• [DATA SECTION]
▼▼▼

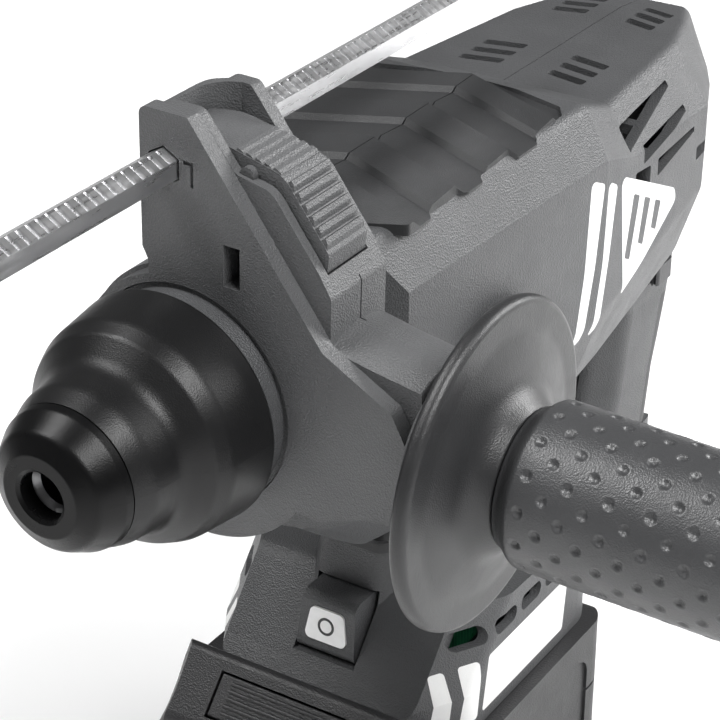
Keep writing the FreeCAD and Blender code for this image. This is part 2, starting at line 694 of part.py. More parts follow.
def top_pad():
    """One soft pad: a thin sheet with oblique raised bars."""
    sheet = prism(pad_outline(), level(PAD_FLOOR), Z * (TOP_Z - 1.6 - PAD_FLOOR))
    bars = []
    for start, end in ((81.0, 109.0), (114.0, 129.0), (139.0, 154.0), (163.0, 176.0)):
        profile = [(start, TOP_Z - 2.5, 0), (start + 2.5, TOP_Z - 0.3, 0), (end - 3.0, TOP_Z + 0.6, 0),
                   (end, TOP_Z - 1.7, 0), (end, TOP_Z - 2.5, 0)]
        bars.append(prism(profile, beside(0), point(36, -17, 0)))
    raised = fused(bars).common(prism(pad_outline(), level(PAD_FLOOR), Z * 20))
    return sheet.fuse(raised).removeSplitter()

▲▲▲

Every line of the material must be returned exactly as it appears.

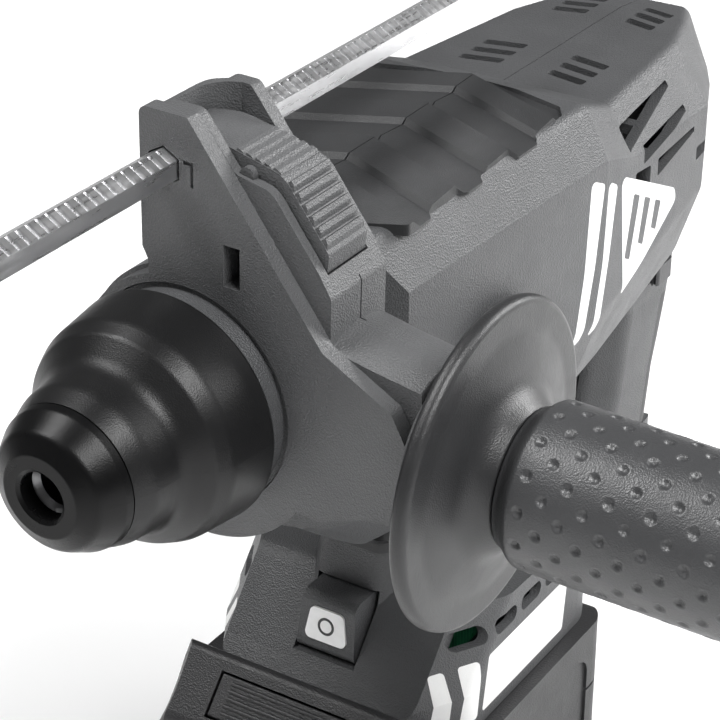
Keep writing the FreeCAD and Blender code for this image. This is part 2, starting at line 694 of part.py. More parts follow.
def top_pad():
    """One soft pad: a thin sheet with oblique raised bars."""
    sheet = prism(pad_outline(), level(PAD_FLOOR), Z * (TOP_Z - 1.6 - PAD_FLOOR))
    bars = []
    for start, end in ((81.0, 109.0), (114.0, 129.0), (139.0, 154.0), (163.0, 176.0)):
        profile = [(start, TOP_Z - 2.5, 0), (start + 2.5, TOP_Z - 0.3, 0), (end - 3.0, TOP_Z + 0.6, 0),
                   (end, TOP_Z - 1.7, 0), (end, TOP_Z - 2.5, 0)]
        bars.append(prism(profile, beside(0), point(36, -17, 0)))
    raised = fused(bars).common(prism(pad_outline(), level(PAD_FLOOR), Z * 20))
    return sheet.fuse(raised).removeSplitter()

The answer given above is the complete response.